International Homebrew Project

Try some of these great recipes out, or share your favourite brew with other forumees!
Post Reply
Gold

International Homebrew Project

Post by Gold » Mon Jan 28, 2013 4:50 pm

Hi,

Just wondering if anyone has seen this and was thinking of taking part (on the last weekend of February if possible): http://www.fuggled.net/2013/01/internat ... Fuggled%29

The recipe is from Ron Pattison:
•O.G. - 1.079 (19° Plato)
•F.G. - 1.024 (6° Plato)
•ABV - 7.3%
•SRM - 6 (Gold to Copper)
•IBU - 125
The recipe is simplicity itself:
•100% Pale malt
•83 IBU of Cluster for 90 minutes
•42 IBU of Kent Goldings for 30 minutes
•Wyeast 1028 London Ale/White Labs WLP013 London Ale
Looks like an interesting recipe and something a bit different.

User avatar
Hanglow
Under the Table
Posts: 1399
Joined: Wed Nov 28, 2012 6:24 pm

Re: International Homebrew Project

Post by Hanglow » Mon Jan 28, 2013 8:24 pm

Does look interesting indeed

Were Burton ales aged at all?

User avatar
Pinto
Falling off the Barstool
Posts: 3443
Joined: Sat Mar 17, 2012 4:09 pm
Location: Rye, East Sussex

Re: International Homebrew Project

Post by Pinto » Mon Jan 28, 2013 9:19 pm

" As you can see, this is a big bastard of a "hoppy" beer"

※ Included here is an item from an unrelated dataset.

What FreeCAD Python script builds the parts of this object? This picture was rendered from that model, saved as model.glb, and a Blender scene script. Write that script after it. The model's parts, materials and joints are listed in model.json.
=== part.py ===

Not joking :lol: 125 IBU's !!!
Primary 1: Nonthing
Primary 2 : Nothing
Primary 3 : None
Secondary 1 : Empty
Secondary 1 : None
DJ(1) : Nowt
DJ(2) : N'otin....
In the Keg : Nada
Conditioning : Nowt
In the bottle : Cinnamonator TC, Apple Boost Cider, Apple & Strawberry Cider
Planning : AG #5 - Galaxy Pale (re-brew) / #6 - Alco-Brau (Special Brew Clone) / #7 Something belgian...
Projects : Mini-brew (12l brew length kit) nearly ready :D

Join the BrewChat - open minds and adults only ;) - Click here

boingy

Re: International Homebrew Project

Post by boingy » Mon Jan 28, 2013 11:49 pm

I know it's boring of me but I look at that recipe and think "I could brew a double quantity delicious normal strength beer with those ingredients and still have some hops left over". And I'd prefer drinking it too....

User avatar
Dennis King
Telling everyone Your My Best Mate
Posts: 4228
Joined: Sat Aug 11, 2007 7:52 pm
Location: Pitsea Essex

Re: International Homebrew Project

Post by Dennis King » Mon Jan 28, 2013 11:53 pm

Never associated cluster hops with a traditional Burton IPA. thought it would be goldings or fuggles.

User avatar
6470zzy
Telling everyone Your My Best Mate
Posts: 4356
Joined: Sun Jun 14, 2009 7:07 pm
Location: Cape Cod

Re: International Homebrew Project

Post by 6470zzy » Tue Jan 29, 2013 12:39 am

Dennis King wrote: traditional Burton IPA. .
What is being discussed is the Burton Ale and not the IPA................The historical part of the brewing is something that I find intriguing :beer:

Cheers
"Work is the curse of the drinking class"
Oscar Wilde

User avatar
Hanglow
Under the Table
Posts: 1399
Joined: Wed Nov 28, 2012 6:24 pm

Re: International Homebrew Project

Post by Hanglow » Tue Jan 29, 2013 12:58 am

Looking at Ron's blog, it seems Cluster was used extensively, which probably isn't surprising given the fact that the UK was just about the worlds tops beer producer back then and the US produced little other than cluster. And the UK probably couldn't produce enough hops to satisfy demand. And I assume most of Europe's hops were being used domestically or being snaffled up by Wm Youngers :o

I know boingy mentioned half the strength/ normal beer, but if I go into my local pub I can choose between about ten 3 to 5% beers. I'm glad there are some people pushing for stronger, more traditional beers as I'd really like to taste them. It was only the world wars that knocked the stuffing out of UK brewing strength wise, before them the brews like this were perfectly normal.

User avatar
zgoda
Lost in an Alcoholic Haze
Posts: 627
Joined: Tue Dec 20, 2011 12:58 pm

Re: Odp: International Homebrew Project

Post by zgoda » Tue Jan 29, 2013 8:25 am

I brew such strong beers occasionally, maybe 2-3 per year (something Belgian, a bock lager, some double IPA or winter warmer). To me this is kind of celebration, compared to normal strength brews.

The only thing that I don't like in this recipe is yeast, I had bad experiences with Worthington yeast previously. I think I'll divert and use something Whitbread (wyeast 1099 perhaps).